To do
The lines to be extracted run from the start of the listing through the line containing "painted-resin material as"; copy them exactly and nothing else.

Given information
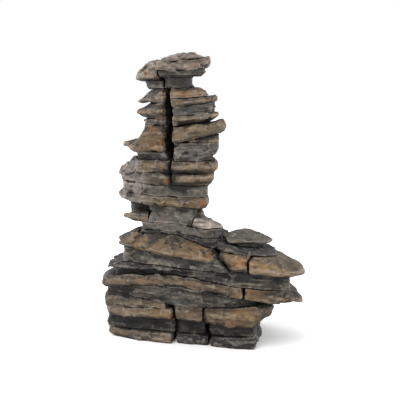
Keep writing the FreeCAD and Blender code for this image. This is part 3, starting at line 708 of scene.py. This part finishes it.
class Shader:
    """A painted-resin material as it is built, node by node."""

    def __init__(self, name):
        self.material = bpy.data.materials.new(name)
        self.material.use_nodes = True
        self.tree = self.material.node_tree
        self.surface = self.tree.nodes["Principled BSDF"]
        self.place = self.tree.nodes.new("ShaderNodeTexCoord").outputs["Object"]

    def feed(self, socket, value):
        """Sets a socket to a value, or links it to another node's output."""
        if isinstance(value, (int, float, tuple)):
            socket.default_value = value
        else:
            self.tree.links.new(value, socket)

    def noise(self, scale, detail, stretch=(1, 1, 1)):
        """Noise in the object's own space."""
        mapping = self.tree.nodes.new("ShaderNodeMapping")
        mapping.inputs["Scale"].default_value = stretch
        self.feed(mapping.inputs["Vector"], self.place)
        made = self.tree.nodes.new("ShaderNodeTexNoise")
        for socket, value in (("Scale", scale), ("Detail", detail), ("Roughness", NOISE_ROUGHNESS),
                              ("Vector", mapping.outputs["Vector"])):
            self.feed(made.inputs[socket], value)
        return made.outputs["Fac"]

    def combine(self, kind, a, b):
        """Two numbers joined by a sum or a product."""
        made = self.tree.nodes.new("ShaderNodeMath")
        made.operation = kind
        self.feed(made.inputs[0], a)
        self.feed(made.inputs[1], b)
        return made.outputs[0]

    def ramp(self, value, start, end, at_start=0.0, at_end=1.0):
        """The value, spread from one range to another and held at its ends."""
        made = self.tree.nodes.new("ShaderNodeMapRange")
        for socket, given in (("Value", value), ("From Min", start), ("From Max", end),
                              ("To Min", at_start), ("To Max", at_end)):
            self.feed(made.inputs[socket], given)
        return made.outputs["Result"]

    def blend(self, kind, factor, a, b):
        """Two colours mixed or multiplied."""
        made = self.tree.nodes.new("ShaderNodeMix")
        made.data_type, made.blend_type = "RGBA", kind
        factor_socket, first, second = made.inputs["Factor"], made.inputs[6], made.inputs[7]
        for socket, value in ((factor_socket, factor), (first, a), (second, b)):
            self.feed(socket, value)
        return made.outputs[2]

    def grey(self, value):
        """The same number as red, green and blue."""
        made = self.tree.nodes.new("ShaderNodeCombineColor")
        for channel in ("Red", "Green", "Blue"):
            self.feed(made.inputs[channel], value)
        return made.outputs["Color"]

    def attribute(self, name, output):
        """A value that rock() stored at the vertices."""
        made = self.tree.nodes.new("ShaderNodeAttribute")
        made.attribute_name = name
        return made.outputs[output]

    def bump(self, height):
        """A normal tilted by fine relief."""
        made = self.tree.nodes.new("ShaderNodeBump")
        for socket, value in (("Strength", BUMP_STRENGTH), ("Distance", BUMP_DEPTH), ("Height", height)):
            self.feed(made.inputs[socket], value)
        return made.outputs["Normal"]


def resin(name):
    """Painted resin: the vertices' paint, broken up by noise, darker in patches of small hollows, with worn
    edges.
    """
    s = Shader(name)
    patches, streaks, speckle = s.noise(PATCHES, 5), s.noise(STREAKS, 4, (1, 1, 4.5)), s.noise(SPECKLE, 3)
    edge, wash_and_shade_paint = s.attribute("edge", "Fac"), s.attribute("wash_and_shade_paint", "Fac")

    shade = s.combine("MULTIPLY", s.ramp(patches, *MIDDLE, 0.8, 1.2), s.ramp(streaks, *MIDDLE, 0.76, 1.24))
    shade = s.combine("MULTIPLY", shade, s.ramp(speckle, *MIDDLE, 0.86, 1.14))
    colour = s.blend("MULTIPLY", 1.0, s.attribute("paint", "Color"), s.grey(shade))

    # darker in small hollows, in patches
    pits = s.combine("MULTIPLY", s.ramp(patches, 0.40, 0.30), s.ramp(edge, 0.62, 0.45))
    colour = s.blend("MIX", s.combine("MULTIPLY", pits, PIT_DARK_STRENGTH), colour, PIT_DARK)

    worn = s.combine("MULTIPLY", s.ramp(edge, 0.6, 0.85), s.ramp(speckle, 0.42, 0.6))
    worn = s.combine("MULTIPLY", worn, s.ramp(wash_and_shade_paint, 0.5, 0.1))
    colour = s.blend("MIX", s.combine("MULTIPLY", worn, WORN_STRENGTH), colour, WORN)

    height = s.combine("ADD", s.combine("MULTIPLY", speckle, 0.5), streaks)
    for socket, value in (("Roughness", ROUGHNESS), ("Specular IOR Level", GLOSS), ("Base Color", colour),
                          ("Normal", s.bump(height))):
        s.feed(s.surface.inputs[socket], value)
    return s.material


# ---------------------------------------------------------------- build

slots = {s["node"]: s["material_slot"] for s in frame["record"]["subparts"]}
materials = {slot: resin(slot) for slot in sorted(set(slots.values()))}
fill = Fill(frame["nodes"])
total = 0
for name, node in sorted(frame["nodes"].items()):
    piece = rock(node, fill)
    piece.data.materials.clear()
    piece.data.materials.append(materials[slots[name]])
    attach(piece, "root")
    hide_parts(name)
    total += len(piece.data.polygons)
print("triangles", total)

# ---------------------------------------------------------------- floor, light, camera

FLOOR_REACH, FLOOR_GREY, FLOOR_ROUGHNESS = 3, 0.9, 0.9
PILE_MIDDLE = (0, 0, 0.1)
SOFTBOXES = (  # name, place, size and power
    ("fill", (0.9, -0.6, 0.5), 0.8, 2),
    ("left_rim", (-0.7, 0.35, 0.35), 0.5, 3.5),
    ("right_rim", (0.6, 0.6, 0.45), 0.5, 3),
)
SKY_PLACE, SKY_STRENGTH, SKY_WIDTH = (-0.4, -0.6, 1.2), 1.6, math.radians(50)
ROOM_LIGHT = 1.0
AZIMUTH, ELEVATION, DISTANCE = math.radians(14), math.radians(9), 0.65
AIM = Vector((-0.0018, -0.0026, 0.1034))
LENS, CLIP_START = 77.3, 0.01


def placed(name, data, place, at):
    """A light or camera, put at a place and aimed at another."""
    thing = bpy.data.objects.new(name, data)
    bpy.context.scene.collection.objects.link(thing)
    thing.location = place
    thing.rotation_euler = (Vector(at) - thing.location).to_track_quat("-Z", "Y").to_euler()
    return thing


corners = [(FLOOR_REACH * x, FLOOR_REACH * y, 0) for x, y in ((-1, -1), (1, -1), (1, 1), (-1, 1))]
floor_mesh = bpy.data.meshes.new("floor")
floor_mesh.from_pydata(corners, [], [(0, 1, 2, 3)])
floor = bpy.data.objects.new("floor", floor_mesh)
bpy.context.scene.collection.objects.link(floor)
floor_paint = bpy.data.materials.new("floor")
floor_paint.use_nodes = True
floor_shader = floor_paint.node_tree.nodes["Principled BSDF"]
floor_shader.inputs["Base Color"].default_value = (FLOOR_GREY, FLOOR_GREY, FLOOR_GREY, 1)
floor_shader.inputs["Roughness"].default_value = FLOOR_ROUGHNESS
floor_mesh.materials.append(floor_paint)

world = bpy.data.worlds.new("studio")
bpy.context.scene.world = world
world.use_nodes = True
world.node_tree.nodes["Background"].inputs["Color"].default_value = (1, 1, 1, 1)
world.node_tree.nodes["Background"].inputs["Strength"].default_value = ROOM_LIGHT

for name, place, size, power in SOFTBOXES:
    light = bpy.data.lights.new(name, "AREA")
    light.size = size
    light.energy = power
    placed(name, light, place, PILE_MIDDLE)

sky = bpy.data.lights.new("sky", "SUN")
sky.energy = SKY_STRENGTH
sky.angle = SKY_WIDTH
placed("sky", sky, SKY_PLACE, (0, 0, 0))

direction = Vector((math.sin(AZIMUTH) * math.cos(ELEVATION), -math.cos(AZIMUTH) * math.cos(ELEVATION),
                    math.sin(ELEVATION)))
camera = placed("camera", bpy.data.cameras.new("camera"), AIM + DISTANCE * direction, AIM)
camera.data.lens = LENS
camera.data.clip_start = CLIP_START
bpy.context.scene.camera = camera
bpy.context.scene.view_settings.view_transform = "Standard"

Finished task
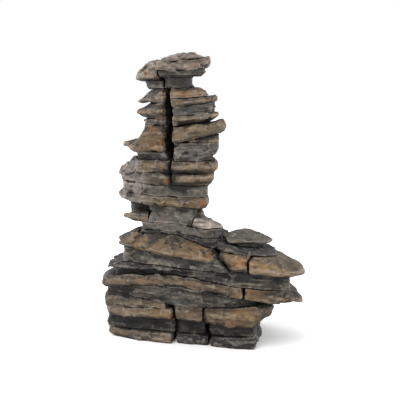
Keep writing the FreeCAD and Blender code for this image. This is part 3, starting at line 708 of scene.py. This part finishes it.
class Shader:
    """A painted-resin material as it is built, node by node."""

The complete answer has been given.